Give every line below again, exactly.

--

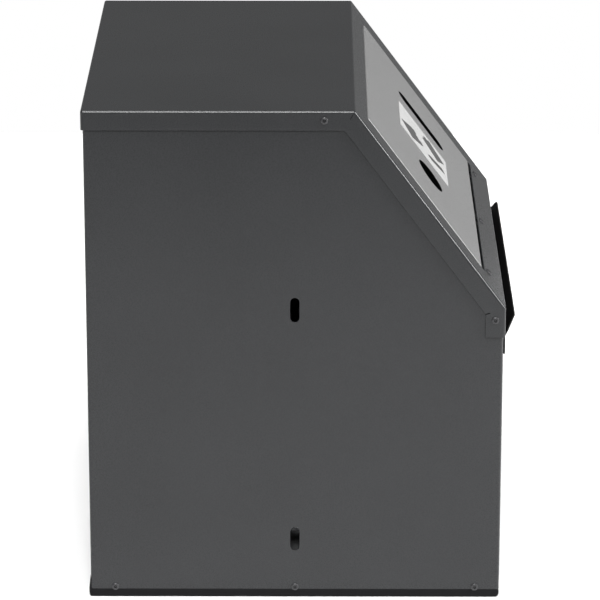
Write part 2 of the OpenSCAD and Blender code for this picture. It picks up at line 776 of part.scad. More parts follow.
module liner_box() {
  d = liner_y1 - liner_y0;
  in = 2 * liner_t;
  color([0.68, 0.69, 0.7])
  difference() {
    translate([0, liner_mid_y, liner_z0]) difference() {
      linear_extrude(liner_h) polygon(rect_line(liner_w, d, liner_r));
      translate([0, 0, liner_t]) linear_extrude(liner_h)
        polygon(rect_line(liner_w - 2 * liner_rim, d - 2 * liner_rim, liner_r));
      translate([0, 0, liner_t]) linear_extrude(liner_h - liner_t - liner_hem)
        polygon(rect_line(liner_w - in, d - in, liner_r - liner_t));
      translate([0, 0, liner_h - liner_hem - cut]) linear_extrude(liner_hem + cut - liner_t) difference() {
        polygon(rect_line(liner_w - in, d - in, liner_r - liner_t));
        polygon(rect_line(liner_w - 2 * liner_rim + in, d - 2 * liner_rim + in, liner_r + liner_t));
      }
    }
    for (k = [-1, 1]) both_sides()
      translate([ear_rivet_z, liner_mid_y + k * ear_rivet_y, liner_x - liner_t - cut])
        cylinder(d = rivet_d + 2 * screw_air, h = liner_t + 2 * cut);
  }
}

// An ear stands outside the liner's side wall, drawn for the left side
module ear() {
  color([0.72, 0.72, 0.7])
  translate([0, liner_mid_y, 0]) difference() {
    translate([-liner_x - ear_t, -ear_w / 2, liner_z1 - ear_below])
      cube([ear_t, ear_w, ear_below + bail_z - liner_z1 + ear_above]);
    translate([-liner_x - ear_t - cut, 0, bail_z]) rotate([0, 90, 0])
      cylinder(d = bail_d + 2 * run_fit, h = ear_t + 2 * cut);
    for (k = [-1, 1]) translate([-liner_x - ear_t - cut, k * ear_rivet_y, ear_rivet_z]) rotate([0, 90, 0])
      cylinder(d = rivet_d + 2 * screw_air, h = ear_t + 2 * cut);
  }
}

module liner_ear_left() {
  ear();
}

module liner_ear_right() {
  mirror([1, 0, 0]) ear();
}

module ear_rivets() {
  color([0.72, 0.72, 0.7])
  for (k = [-1, 1]) both_sides() translate([ear_rivet_z, liner_mid_y + k * ear_rivet_y, liner_x + ear_t])
    rivet(2 * rivet_d, rivet_h, rivet_d, ear_t + liner_t + rivet_past);
}

// The bail lies forward on the liner's rim; its ends turn outwards through the ears
module bail_wire() {
  arm = bail_reach - bail_bend - bail_end_bend;
  color([0.7, 0.7, 0.7])
  translate([0, liner_mid_y, bail_z]) {
    translate([-bail_x + bail_bend, -bail_reach, 0]) rotate([0, 90, 0])
      cylinder(d = bail_d, h = 2 * (bail_x - bail_bend));
    for (s = [0, 1]) mirror([s, 0, 0]) {
      translate([-bail_x, -bail_end_bend, 0]) rotate([90, 0, 0]) cylinder(d = bail_d, h = arm);
      translate([-bail_x + bail_bend, -bail_reach + bail_bend, 0]) rotate([0, 0, 180])
        rotate_extrude(angle = 90) translate([bail_bend, 0]) circle(d = bail_d);
      translate([-bail_x - bail_end_bend, -bail_end_bend, 0])
        rotate_extrude(angle = 90) translate([bail_end_bend, 0]) circle(d = bail_d);
      translate([-bail_end_x, 0, 0]) rotate([0, 90, 0])
        cylinder(d = bail_d, h = bail_end_x - bail_x - bail_end_bend);
    }
  }
}

module bail_grip() {
  color([0.07, 0.07, 0.07])
  translate([-grip_l / 2, liner_mid_y - bail_reach, bail_z]) rotate([0, 90, 0]) difference() {
    cylinder(d = grip_d, h = grip_l);
    translate([0, 0, -cut]) cylinder(d = bail_d + 2 * screw_air, h = grip_l + 2 * cut);
  }
}

base_tray();
base_screws();
body_shell();
front_header();
hood();
hood_screws();
hood_nuts();
aperture_plate();
plate_screws();
plate_nuts();
aperture_label();
label_pictograms();
hinge_base_leaf();
hinge_base_screws();
hinge_pin();
catch_left();
catch_right();
catch_poles();
catch_screws();
door_outer();
door_inner();
door_pull();
pull_rivets();
hinge_door_leaf();
hinge_door_rivets();
strike_left();
strike_right();
strike_rivets();
liner_box();
liner_ear_left();
liner_ear_right();
ear_rivets();
bail_wire();
bail_grip();
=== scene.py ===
import bpy
import bmesh
import math
import numpy as np
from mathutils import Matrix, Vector


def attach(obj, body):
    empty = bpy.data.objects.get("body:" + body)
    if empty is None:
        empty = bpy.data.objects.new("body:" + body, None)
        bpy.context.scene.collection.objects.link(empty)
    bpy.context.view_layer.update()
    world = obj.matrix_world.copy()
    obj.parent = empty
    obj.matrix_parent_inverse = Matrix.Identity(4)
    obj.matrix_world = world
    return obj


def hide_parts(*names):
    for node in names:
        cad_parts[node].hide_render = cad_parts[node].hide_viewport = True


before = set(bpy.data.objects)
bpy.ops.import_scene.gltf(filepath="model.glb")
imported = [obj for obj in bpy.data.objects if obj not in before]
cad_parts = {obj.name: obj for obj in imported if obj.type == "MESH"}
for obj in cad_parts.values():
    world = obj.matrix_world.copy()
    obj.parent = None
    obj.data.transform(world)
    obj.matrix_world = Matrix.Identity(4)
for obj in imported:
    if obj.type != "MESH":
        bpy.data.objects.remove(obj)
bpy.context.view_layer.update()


# a new object in the scene
def placed(name, data):
    thing = bpy.data.objects.new(name, data)
    bpy.context.collection.objects.link(thing)
    return thing


# camera: looks along +X and down at the left side, as in the photograph
# place and far are metres, pitch and turn degrees, lens and sensor millimetres
camera = {"place": (-3.7555, -0.0145, 1.4982), "pitch": 18.45, "turn": 0.24, "lens": 224.8, "sensor": 36,
          "far": 60}
cameraData = bpy.data.cameras.new("photoCamera")
cameraData.lens = camera["lens"]
cameraData.sensor_width = camera["sensor"]
cameraData.clip_end = camera["far"]
cameraObject = placed("photoCamera", cameraData)
cameraObject.location = camera["place"]
cameraObject.rotation_euler = (math.radians(90 - camera["pitch"]), 0, math.radians(camera["turn"] - 90))
bpy.context.scene.camera = cameraObject
print("camera set")

# sizes below are millimetres in the part's frame, which metre turns into Blender's metres; angles are degrees
metre = 0.001
tiny = 1e-6
sharpAngle = 40
edgeSegments = 2
mergeGap = 0.004
binMiddle = (0, 0, 200)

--

→ **SOLUTION TO THIS PROBLEM**
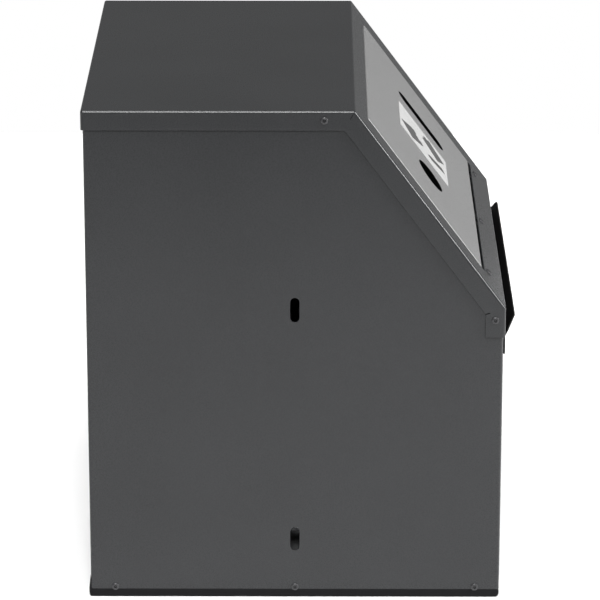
Write part 2 of the OpenSCAD and Blender code for this picture. It picks up at line 776 of part.scad. More parts follow.
module liner_box() {
  d = liner_y1 - liner_y0;
  in = 2 * liner_t;
  color([0.68, 0.69, 0.7])
  difference() {
    translate([0, liner_mid_y, liner_z0]) difference() {
      linear_extrude(liner_h) polygon(rect_line(liner_w, d, liner_r));
      translate([0, 0, liner_t]) linear_extrude(liner_h)
        polygon(rect_line(liner_w - 2 * liner_rim, d - 2 * liner_rim, liner_r));
      translate([0, 0, liner_t]) linear_extrude(liner_h - liner_t - liner_hem)
        polygon(rect_line(liner_w - in, d - in, liner_r - liner_t));
      translate([0, 0, liner_h - liner_hem - cut]) linear_extrude(liner_hem + cut - liner_t) difference() {
        polygon(rect_line(liner_w - in, d - in, liner_r - liner_t));
        polygon(rect_line(liner_w - 2 * liner_rim + in, d - 2 * liner_rim + in, liner_r + liner_t));
      }
    }
    for (k = [-1, 1]) both_sides()
      translate([ear_rivet_z, liner_mid_y + k * ear_rivet_y, liner_x - liner_t - cut])
        cylinder(d = rivet_d + 2 * screw_air, h = liner_t + 2 * cut);
  }
}

// An ear stands outside the liner's side wall, drawn for the left side
module ear() {
  color([0.72, 0.72, 0.7])
  translate([0, liner_mid_y, 0]) difference() {
    translate([-liner_x - ear_t, -ear_w / 2, liner_z1 - ear_below])
      cube([ear_t, ear_w, ear_below + bail_z - liner_z1 + ear_above]);
    translate([-liner_x - ear_t - cut, 0, bail_z]) rotate([0, 90, 0])
      cylinder(d = bail_d + 2 * run_fit, h = ear_t + 2 * cut);
    for (k = [-1, 1]) translate([-liner_x - ear_t - cut, k * ear_rivet_y, ear_rivet_z]) rotate([0, 90, 0])
      cylinder(d = rivet_d + 2 * screw_air, h = ear_t + 2 * cut);
  }
}

module liner_ear_left() {
  ear();
}

module liner_ear_right() {
  mirror([1, 0, 0]) ear();
}

module ear_rivets() {
  color([0.72, 0.72, 0.7])
  for (k = [-1, 1]) both_sides() translate([ear_rivet_z, liner_mid_y + k * ear_rivet_y, liner_x + ear_t])
    rivet(2 * rivet_d, rivet_h, rivet_d, ear_t + liner_t + rivet_past);
}

// The bail lies forward on the liner's rim; its ends turn outwards through the ears
module bail_wire() {
  arm = bail_reach - bail_bend - bail_end_bend;
  color([0.7, 0.7, 0.7])
  translate([0, liner_mid_y, bail_z]) {
    translate([-bail_x + bail_bend, -bail_reach, 0]) rotate([0, 90, 0])
      cylinder(d = bail_d, h = 2 * (bail_x - bail_bend));
    for (s = [0, 1]) mirror([s, 0, 0]) {
      translate([-bail_x, -bail_end_bend, 0]) rotate([90, 0, 0]) cylinder(d = bail_d, h = arm);
      translate([-bail_x + bail_bend, -bail_reach + bail_bend, 0]) rotate([0, 0, 180])
        rotate_extrude(angle = 90) translate([bail_bend, 0]) circle(d = bail_d);
      translate([-bail_x - bail_end_bend, -bail_end_bend, 0])
        rotate_extrude(angle = 90) translate([bail_end_bend, 0]) circle(d = bail_d);
      translate([-bail_end_x, 0, 0]) rotate([0, 90, 0])
        cylinder(d = bail_d, h = bail_end_x - bail_x - bail_end_bend);
    }
  }
}

module bail_grip() {
  color([0.07, 0.07, 0.07])
  translate([-grip_l / 2, liner_mid_y - bail_reach, bail_z]) rotate([0, 90, 0]) difference() {
    cylinder(d = grip_d, h = grip_l);
    translate([0, 0, -cut]) cylinder(d = bail_d + 2 * screw_air, h = grip_l + 2 * cut);
  }
}

base_tray();
base_screws();
body_shell();
front_header();
hood();
hood_screws();
hood_nuts();
aperture_plate();
plate_screws();
plate_nuts();
aperture_label();
label_pictograms();
hinge_base_leaf();
hinge_base_screws();
hinge_pin();
catch_left();
catch_right();
catch_poles();
catch_screws();
door_outer();
door_inner();
door_pull();
pull_rivets();
hinge_door_leaf();
hinge_door_rivets();
strike_left();
strike_right();
strike_rivets();
liner_box();
liner_ear_left();
liner_ear_right();
ear_rivets();
bail_wire();
bail_grip();
=== scene.py ===
import bpy
import bmesh
import math
import numpy as np
from mathutils import Matrix, Vector


def attach(obj, body):
    empty = bpy.data.objects.get("body:" + body)
    if empty is None:
        empty = bpy.data.objects.new("body:" + body, None)
        bpy.context.scene.collection.objects.link(empty)
    bpy.context.view_layer.update()
    world = obj.matrix_world.copy()
    obj.parent = empty
    obj.matrix_parent_inverse = Matrix.Identity(4)
    obj.matrix_world = world
    return obj


def hide_parts(*names):
    for node in names:
        cad_parts[node].hide_render = cad_parts[node].hide_viewport = True


before = set(bpy.data.objects)
bpy.ops.import_scene.gltf(filepath="model.glb")
imported = [obj for obj in bpy.data.objects if obj not in before]
cad_parts = {obj.name: obj for obj in imported if obj.type == "MESH"}
for obj in cad_parts.values():
    world = obj.matrix_world.copy()
    obj.parent = None
    obj.data.transform(world)
    obj.matrix_world = Matrix.Identity(4)
for obj in imported:
    if obj.type != "MESH":
        bpy.data.objects.remove(obj)
bpy.context.view_layer.update()


# a new object in the scene
def placed(name, data):
    thing = bpy.data.objects.new(name, data)
    bpy.context.collection.objects.link(thing)
    return thing


# camera: looks along +X and down at the left side, as in the photograph
# place and far are metres, pitch and turn degrees, lens and sensor millimetres
camera = {"place": (-3.7555, -0.0145, 1.4982), "pitch": 18.45, "turn": 0.24, "lens": 224.8, "sensor": 36,
          "far": 60}
cameraData = bpy.data.cameras.new("photoCamera")
cameraData.lens = camera["lens"]
cameraData.sensor_width = camera["sensor"]
cameraData.clip_end = camera["far"]
cameraObject = placed("photoCamera", cameraData)
cameraObject.location = camera["place"]
cameraObject.rotation_euler = (math.radians(90 - camera["pitch"]), 0, math.radians(camera["turn"] - 90))
bpy.context.scene.camera = cameraObject
print("camera set")

# sizes below are millimetres in the part's frame, which metre turns into Blender's metres; angles are degrees
metre = 0.001
tiny = 1e-6
sharpAngle = 40
edgeSegments = 2
mergeGap = 0.004
binMiddle = (0, 0, 200)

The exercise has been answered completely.